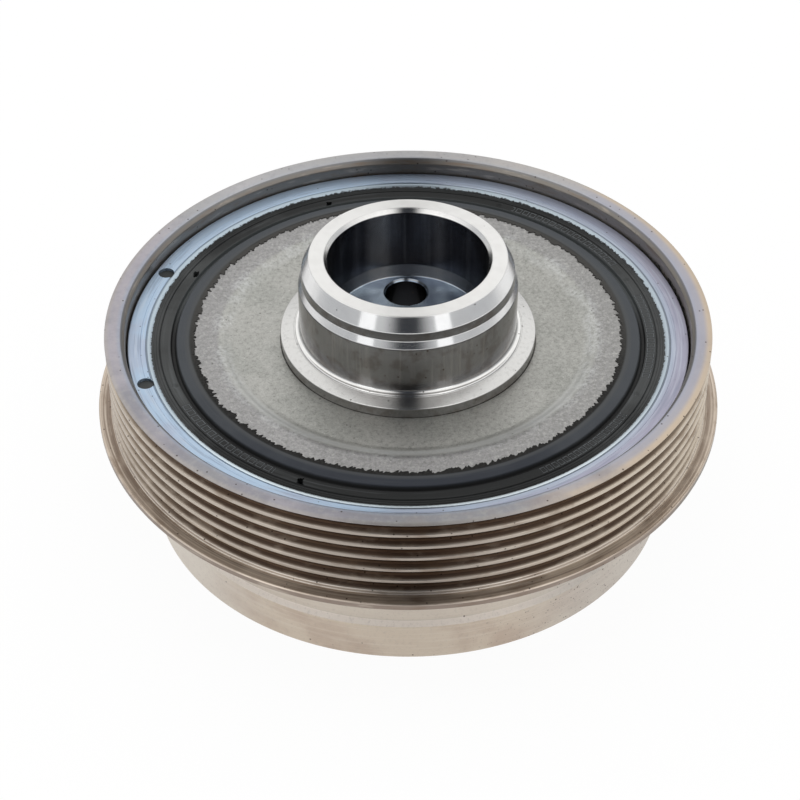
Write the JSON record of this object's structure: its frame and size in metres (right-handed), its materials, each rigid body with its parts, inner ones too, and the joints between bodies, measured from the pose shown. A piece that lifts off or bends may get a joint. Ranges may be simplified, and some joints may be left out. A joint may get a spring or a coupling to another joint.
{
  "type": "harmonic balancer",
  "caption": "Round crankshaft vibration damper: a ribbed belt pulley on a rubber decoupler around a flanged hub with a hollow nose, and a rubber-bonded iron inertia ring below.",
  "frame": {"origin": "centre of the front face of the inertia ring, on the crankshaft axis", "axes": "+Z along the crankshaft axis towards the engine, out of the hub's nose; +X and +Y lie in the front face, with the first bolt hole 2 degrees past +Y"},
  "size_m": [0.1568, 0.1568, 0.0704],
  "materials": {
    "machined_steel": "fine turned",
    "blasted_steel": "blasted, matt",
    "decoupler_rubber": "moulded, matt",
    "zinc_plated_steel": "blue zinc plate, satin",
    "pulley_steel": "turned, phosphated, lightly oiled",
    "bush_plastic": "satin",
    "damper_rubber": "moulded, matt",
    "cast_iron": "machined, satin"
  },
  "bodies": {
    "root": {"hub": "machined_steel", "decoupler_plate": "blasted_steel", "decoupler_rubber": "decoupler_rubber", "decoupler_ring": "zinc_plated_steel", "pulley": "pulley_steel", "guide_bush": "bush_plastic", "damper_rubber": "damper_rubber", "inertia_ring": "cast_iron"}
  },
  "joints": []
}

• **Your instructions**
Copy out all of the lines above exactly.

• **Solution to the exercise**
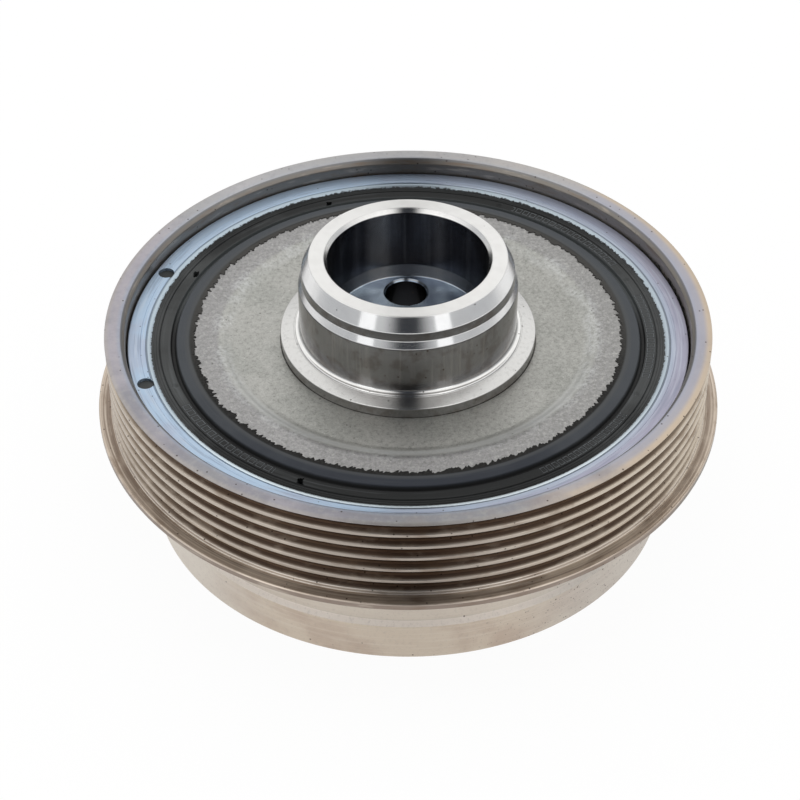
Write the JSON record of this object's structure: its frame and size in metres (right-handed), its materials, each rigid body with its parts, inner ones too, and the joints between bodies, measured from the pose shown. A piece that lifts off or bends may get a joint. Ranges may be simplified, and some joints may be left out. A joint may get a spring or a coupling to another joint.
{
  "type": "harmonic balancer",
  "caption": "Round crankshaft vibration damper: a ribbed belt pulley on a rubber decoupler around a flanged hub with a hollow nose, and a rubber-bonded iron inertia ring below.",
  "frame": {"origin": "centre of the front face of the inertia ring, on the crankshaft axis", "axes": "+Z along the crankshaft axis towards the engine, out of the hub's nose; +X and +Y lie in the front face, with the first bolt hole 2 degrees past +Y"},
  "size_m": [0.1568, 0.1568, 0.0704],
  "materials": {
    "machined_steel": "fine turned",
    "blasted_steel": "blasted, matt",
    "decoupler_rubber": "moulded, matt",
    "zinc_plated_steel": "blue zinc plate, satin",
    "pulley_steel": "turned, phosphated, lightly oiled",
    "bush_plastic": "satin",
    "damper_rubber": "moulded, matt",
    "cast_iron": "machined, satin"
  },
  "bodies": {
    "root": {"hub": "machined_steel", "decoupler_plate": "blasted_steel", "decoupler_rubber": "decoupler_rubber", "decoupler_ring": "zinc_plated_steel", "pulley": "pulley_steel", "guide_bush": "bush_plastic", "damper_rubber": "damper_rubber", "inertia_ring": "cast_iron"}
  },
  "joints": []
}